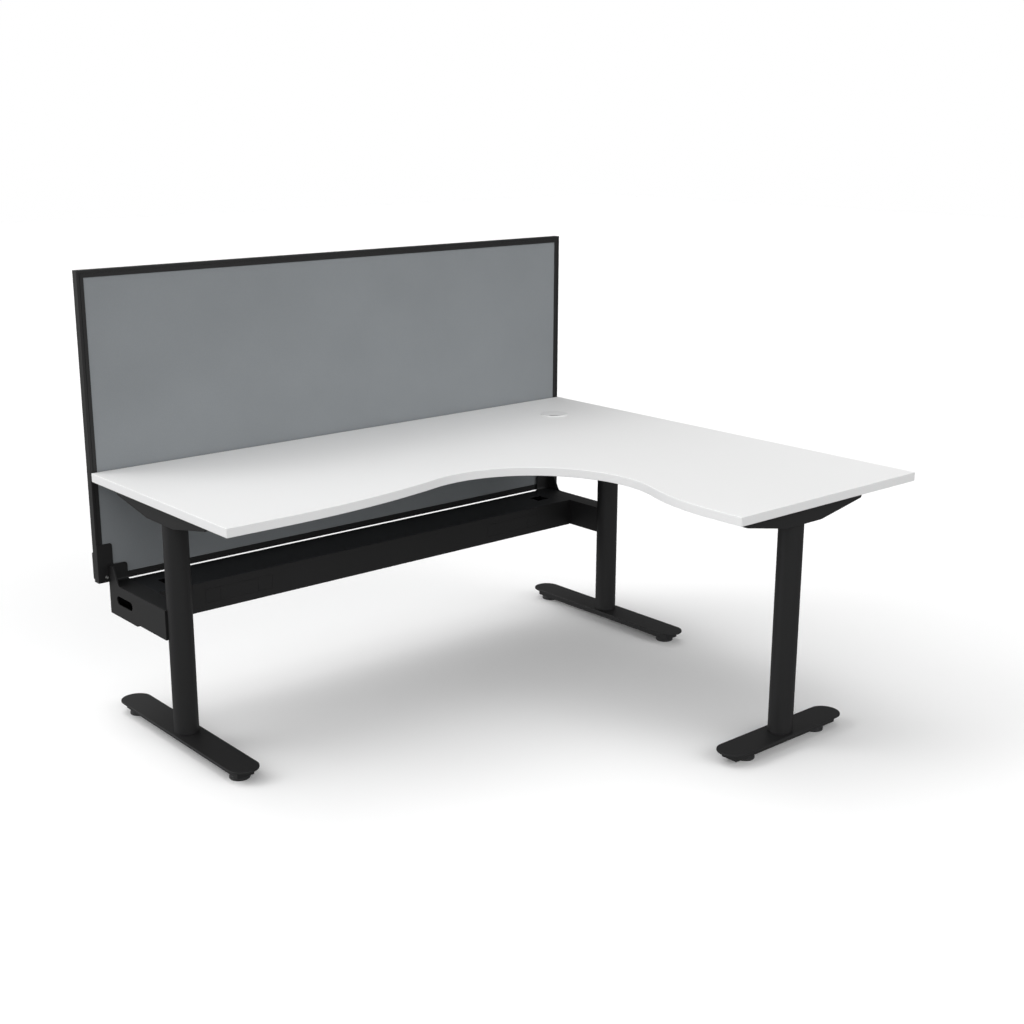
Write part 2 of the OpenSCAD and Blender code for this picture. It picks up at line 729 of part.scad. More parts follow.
// Outer plate of a bracket, with its cable slot, gusset, lower lips and the upstand's flange
module end_plate(i) placed() at_end(i) color(black) {
    low = bracket_z - skirt_drop;
    lip = bracket_lip + end_plate_t;
    up = deck_h + upstand_h;
    slot_r = slot_h / 2;
    slot_half = slot_l / 2 - slot_r;
    bend = [-end_plate_t, deck_h];
    difference() {
        union() {
            translate([outer_x(i), 0, 0]) rotate([90, 0, 90]) linear_extrude(end_plate_t) polygon(concat(
                [[0, low], [0, up], [-gusset_top, up]],
                rounded([-gusset_top, up], [-gusset_foot, deck_h], [bracket_y0, deck_h], gusset_r, 4),
                [[bracket_y0, deck_h], [bracket_y0, bracket_z], [-skirt_l - skirt_drop, bracket_z], [-skirt_l, low]]
            ));
            translate([outer_x(i), 0, 0]) rotate([90, 0, 0]) linear_extrude(end_plate_t) polygon(concat(
                [[0, deck_h], [upstand_w, deck_h]],
                rounded([upstand_w, deck_h], [upstand_w, up], [0, up], upstand_r),
                [[0, up]]
            ));
            translate([outer_x(i), 0, 0]) rotate([90, 0, 90]) linear_extrude(upstand_w) polygon(concat(
                [bend],
                rounded(bend + [0, 2 * bend_r], bend, bend - [2 * bend_r, 0], bend_r, 4)
            ));
            translate([outer_x(i), -skirt_l, low]) cube([lip, skirt_l, bracket_sheet]);
            translate([outer_x(i), bracket_y0, bracket_z])
                cube([lip, -skirt_l - skirt_drop - bracket_y0, bracket_sheet]);
        }
        column_room(i);
        translate([outer_x(i) - past, -slot_back, slot_z]) rotate([90, 0, 90])
            linear_extrude(end_plate_t + 2 * past) union() {
                square([2 * slot_half, slot_h], center = true);
                for (side = [-1, 1])
                    translate([side * slot_half, 0]) circle(r = slot_r, $fn = fine);
            }
        screen_screws_at(i)
            translate([0, 0, -screen_back - flange_thread])
                cylinder(r = screen_screw_d / 2 + thread_gap, h = flange_thread + past, $fn = small);
    }
}

// Places of the screws from behind the screen's bottom rail, pointing to the user
module screen_screws_at(i) {
    for (u = screen_screw_at)
        translate([outer_x(i) + u, screen_back, deck_h + screen_screw_up])
            rotate([-90, 0, 0]) children();
}

module beam_bolts() placed() color(zinc)
    for (i = [left, back])
        at_end(i) beam_bolts_at(i) translate([0, 0, -bracket_sheet]) mirror([0, 0, 1])
            bolt(beam_bolt_d, bracket_sheet + beam_sheet + 5);

module bracket_bolts() placed() color(zinc)
    for (i = [left, back])
        at_end(i) bracket_bolts_at(i)
            bolt(bolt_d, saddle_t + thread_gap + seat_gap + col_wall + 3);

// Section of the frame: u inwards from the screen's edge, v through its thickness
module frame_section() {
    difference() {
        square([frame_face, screen_t]);
        for (side = [0, 1])
            translate([0, side * screen_t]) mirror([0, side]) {
                difference() {
                    translate([-past, -past]) square(frame_r + past);
                    translate([frame_r, frame_r]) circle(r = frame_r, $fn = fine);
                }
                translate([frame_edge, -past]) square([groove_w, groove_depth + past]);
            }
        translate([chamber_u, (screen_t - chamber.y) / 2]) square(chamber);
        translate([core_in - 0.5, lip_t]) square([frame_face, screen_t - 2 * lip_t]);
    }
}

// A length of frame along x with both ends mitred, in the screen's own plane
module frame_rail(l) {
    intersection() {
        rotate([90, 0, 90]) linear_extrude(l) frame_section();
        translate([0, 0, -past]) linear_extrude(screen_t + 2 * past)
            polygon([[0, 0], [l, 0], [l - frame_face, frame_face], [frame_face, frame_face]]);
    }
}

// The screen's own plane: x along it, y up, z towards the user
module in_screen() {
    placed() translate([-top_w, screen_back, deck_h]) rotate([90, 0, 0]) children();
}

module frame_top() in_screen() color(black)
    translate([top_w, screen_h, 0]) rotate(180) frame_rail(top_w);

module frame_bottom() in_screen() color(black) difference() {
    frame_rail(top_w);
    for (u = screen_screw_at)
        for (x = [end_in[left] + u, top_w - end_in[back] - u])
            translate([x, screen_screw_up, -past])
                cylinder(r = screen_screw_d / 2 + hole_gap, h = screen_t + 2 * past, $fn = small);
    clamp_holes();
}

module frame_left() in_screen() color(black)
    translate([0, screen_h, 0]) rotate(-90) frame_rail(screen_h);

module frame_right() in_screen() color(black)
    translate([top_w, 0, 0]) rotate(90) frame_rail(screen_h);

// Corner keys in the frame's chamber
module corner_keys() in_screen() color(zinc) {
    fit = 0.2;
    near = chamber_u + fit;
    key_w = chamber.x - 2 * fit;
    key_t = chamber.y - 2 * fit;
    for (x = [0, 1])
        for (y = [0, 1])
            translate([x * top_w, y * screen_h, (screen_t - key_t) / 2])
                mirror([x, 0, 0]) mirror([0, y, 0]) union() {
                    translate([near, near, 0]) cube([key_l, key_w, key_t]);
                    translate([near, near, 0]) cube([key_w, key_l, key_t]);
                }
}

// Places of the clamp screws in the screen's own plane
module clamp_screws_at() {
    for (x = [end_in[left] - clamp_screw_out, top_w - end_in[back] + clamp_screw_out])
        translate([x, clamp_screw_up, 0]) children();
}

// Plain holes for the clamp screws through all of the screen
module clamp_holes() {
    clamp_screws_at() translate([0, 0, -past])
        cylinder(r = clamp_screw_d / 2 + hole_gap, h = screen_t + 2 * past, $fn = small);
}

module screen_panel(z, t) {
    in_screen() difference() {
        translate([core_in, core_in, z]) cube([top_w - 2 * core_in, screen_h - 2 * core_in, t]);
        clamp_holes();
    }
}

module screen_core() color(board) screen_panel(lip_z, screen_t - 2 * lip_z);
module screen_fabric_back() color(grey_fabric) screen_panel(lip_t, fabric_t);
module screen_fabric_front() color(grey_fabric) screen_panel(screen_t - lip_z, fabric_t);

// Screws from behind through the bottom rail and the front plates into the upstands' flanges
module screen_screws() placed() color(black)
    for (i = [left, back])
        at_end(i) screen_screws_at(i)
            bolt(screen_screw_d, screen_back + flange_thread - 0.3);

// One end of the screen in its own plane: x inwards from that end
module screen_end(i) {
    in_screen() translate([i * top_w, 0, 0]) mirror([i, 0, 0]) children();
}

// Front plate of a clamp, whose foot is held between the upstand's flange and the screen
module screen_clamp(i) screen_end(i) color(dark) {
    foot_x = end_in[i] + upstand_w - clamp_hide;
    foot_y = upstand_h - clamp_hide;
    translate([0, 0, screen_t]) difference() {
        linear_extrude(screen_gap) polygon(concat(
            [[0, 0], [foot_x, 0], [foot_x, foot_y], [clamp_w, foot_y]],
            rounded([clamp_w, foot_y], [clamp_w, clamp_h], [0, clamp_h], clamp_r),
            [[0, clamp_h]]
        ));
        translate([end_in[i] - clamp_screw_out, clamp_screw_up, -past])
            cylinder(r = clamp_screw_d / 2 + hole_gap, h = screen_gap + 2 * past, $fn = small);
        for (u = screen_screw_at)
            translate([end_in[i] + u, screen_screw_up, -past])
                cylinder(r = screen_screw_d / 2 + hole_gap, h = screen_gap + 2 * past, $fn = small);
    }
}

// Rear plate of a clamp, threaded for the screw
module clamp_backing(i) screen_end(i) color(dark) {
    high = clamp_rear_up + clamp_rear_h;
    translate([0, 0, -clamp_rear_t]) difference() {
        linear_extrude(clamp_rear_t) polygon(concat(
            rounded([0, high], [0, clamp_rear_up], [clamp_w, clamp_rear_up], clamp_r),
            [[clamp_w, clamp_rear_up]],
            rounded([clamp_w, clamp_rear_up], [clamp_w, high], [0, high], clamp_r),
            [[0, high]]
        ));
        translate([end_in[i] - clamp_screw_out, clamp_screw_up, -past])
            cylinder(r = clamp_screw_d / 2 + thread_gap, h = clamp_rear_t + 2 * past, $fn = small);
    }
}

// Screws through the front plates and the screen into the rear plates
module clamp_screws() in_screen() color(zinc)
    clamp_screws_at() translate([0, 0, screen_t + screen_gap])
        bolt(clamp_screw_d, screen_gap + screen_t + clamp_rear_t - 0.5);

worktop_board();
edge_band();
grommet_ring();
grommet_cap();
column(left);  // left_column
column(back);  // back_column
column(return_leg);  // return_column
arm(left);  // left_arm
arm(back);  // back_arm
arm(return_leg);  // return_arm
foot_plate(left);  // left_foot_plate
foot_plate(back);  // back_foot_plate
foot_plate(return_leg);  // return_foot_plate
foot_rail(left);  // left_foot_rail
foot_rail(back);  // back_foot_rail
foot_rail(return_leg);  // return_foot_rail
pad(left, -1);  // left_front_pad
pad(left, 1);  // left_rear_pad
pad(back, -1);  // back_front_pad
pad(back, 1);  // back_rear_pad
pad(return_leg, -1);  // return_inner_pad
pad(return_leg, 1);  // return_outer_pad
stem(left, -1);  // left_front_stem
stem(left, 1);  // left_rear_stem
stem(back, -1);  // back_front_stem
stem(back, 1);  // back_rear_stem
stem(return_leg, -1);  // return_inner_stem
stem(return_leg, 1);  // return_outer_stem
leveller_nuts();
foot_bolts();
arm_bolts();
worktop_screws();
beam_channel();
beam_deck();
outlet_blank(-top_w + left_outlet_in);  // left_outlet_blank
outlet_blank(-right_outlet_in - outlet_l);  // right_outlet_blank
bracket_arm(left);  // left_bracket_arm
bracket_arm(back);  // right_bracket_arm
saddle(left);  // left_saddle
saddle(back);  // right_saddle
end_plate(left);  // left_end_plate
end_plate(back);  // right_end_plate
beam_bolts();
bracket_bolts();
screen_core();
screen_fabric_front();
screen_fabric_back();
frame_top();
frame_bottom();
frame_left();
frame_right();
corner_keys();
screen_clamp(left);  // left_screen_clamp
screen_clamp(back);  // right_screen_clamp
clamp_backing(left);  // left_clamp_backing
clamp_backing(back);  // right_clamp_backing
screen_screws();
clamp_screws();
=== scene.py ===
# %% [markdown]
# # A corner workstation, dressed for its picture
# The desk is an L-shaped worktop on three round steel legs, with a cable beam
# and a fabric screen along its long side. The packed model gives every piece in
# its true place, in metres. This lesson keeps those places, and makes the shapes
# that a plain solid can't show: rounded edges, threads, stretched cloth, and the
# finishes of board, plastic, powder coat, zinc and weave.

import json
import math

import bmesh
import bpy
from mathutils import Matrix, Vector


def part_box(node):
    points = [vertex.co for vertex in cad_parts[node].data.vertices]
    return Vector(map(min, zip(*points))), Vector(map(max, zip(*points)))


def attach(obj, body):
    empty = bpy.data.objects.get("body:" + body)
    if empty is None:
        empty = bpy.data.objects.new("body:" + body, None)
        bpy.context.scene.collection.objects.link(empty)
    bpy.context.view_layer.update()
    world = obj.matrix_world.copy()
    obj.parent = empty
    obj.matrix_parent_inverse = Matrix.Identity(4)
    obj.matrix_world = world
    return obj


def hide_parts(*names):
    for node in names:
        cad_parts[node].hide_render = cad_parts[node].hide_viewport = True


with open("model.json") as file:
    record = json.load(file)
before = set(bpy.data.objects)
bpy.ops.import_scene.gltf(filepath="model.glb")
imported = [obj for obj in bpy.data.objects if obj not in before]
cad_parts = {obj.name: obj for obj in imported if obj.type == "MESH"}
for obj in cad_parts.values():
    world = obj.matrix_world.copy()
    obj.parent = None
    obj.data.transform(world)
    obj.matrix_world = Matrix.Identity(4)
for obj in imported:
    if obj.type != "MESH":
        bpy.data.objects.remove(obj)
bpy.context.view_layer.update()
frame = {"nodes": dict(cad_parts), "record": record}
MM = 0.001
print("pieces in the frame:", len(frame["nodes"]))

# %% Where the frame says things are
behaviour = frame["record"]["behaviour"]
body_of = {node: body for body, members in behaviour["bodies"].items() for node in members}
slot_of = {part["node"]: part["material_slot"] for part in frame["record"]["subparts"]}
board_low, board_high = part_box("edge_band")


def desk(x, y, z=0.0):
    """A point given in millimetres from the worktop's back corner, in the frame's metres."""
    return Vector((board_high.x + x * MM, board_high.y + y * MM, z * MM))


print("worktop:", [round(v, 3) for v in board_high - board_low])

# %% [markdown]
# ## Camera
# The picture's vanishing lines give where its camera stood: at head height, 5.2 m
# from the desk's back corner, looking 15 degrees down. A lens of 51 mm fits the
# desk in the frame, and a small shift puts the middle of the view where the
# picture has it. Turning the camera instead would change how the legs lean.

# %% Camera
PICTURE_W = 1024
FOCAL_PX = 1463.3
VIEW_MIDDLE_PX = (490.7, 506.3)
CAMERA_AT = (-3534.1, -3813.7, 1719.1)  # millimetres from the back corner
LOOKS_DOWN, LOOKS_RIGHT = 15.069, 40.154  # degrees
camera_data = bpy.data.cameras.new("camera")
camera_data.sensor_width = 36.0
camera_data.lens = camera_data.sensor_width * FOCAL_PX / PICTURE_W
camera_data.shift_x = (PICTURE_W / 2 - VIEW_MIDDLE_PX[0]) / PICTURE_W
camera_data.shift_y = (VIEW_MIDDLE_PX[1] - PICTURE_W / 2) / PICTURE_W
camera = bpy.data.objects.new("camera", camera_data)
camera.location = desk(*CAMERA_AT)
camera.rotation_euler = (math.radians(90 - LOOKS_DOWN), 0, math.radians(-LOOKS_RIGHT))
bpy.context.scene.collection.objects.link(camera)
bpy.context.scene.camera = camera
print("lens:", round(camera_data.lens, 2), "mm")

# %% [markdown]
# ## Shader maths that reads like maths
# A material is a graph of nodes, and long graphs are hard to read as code. Here
# one small class holds a socket. Adding or multiplying two of them makes the Math
# node, so a weave can be written as the formula that it is. Colours go through a
# Mix node, because a Math node would turn them grey.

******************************

** Problem to work on **
Reproduce exactly, and only, the lines from the one that contains "screen_fabric_front();" down to the one that contains "if empty is", both ends included.

** Response **
screen_fabric_front();
screen_fabric_back();
frame_top();
frame_bottom();
frame_left();
frame_right();
corner_keys();
screen_clamp(left);  // left_screen_clamp
screen_clamp(back);  // right_screen_clamp
clamp_backing(left);  // left_clamp_backing
clamp_backing(back);  // right_clamp_backing
screen_screws();
clamp_screws();
=== scene.py ===
# %% [markdown]
# # A corner workstation, dressed for its picture
# The desk is an L-shaped worktop on three round steel legs, with a cable beam
# and a fabric screen along its long side. The packed model gives every piece in
# its true place, in metres. This lesson keeps those places, and makes the shapes
# that a plain solid can't show: rounded edges, threads, stretched cloth, and the
# finishes of board, plastic, powder coat, zinc and weave.

import json
import math

import bmesh
import bpy
from mathutils import Matrix, Vector


def part_box(node):
    points = [vertex.co for vertex in cad_parts[node].data.vertices]
    return Vector(map(min, zip(*points))), Vector(map(max, zip(*points)))


def attach(obj, body):
    empty = bpy.data.objects.get("body:" + body)
    if empty is None:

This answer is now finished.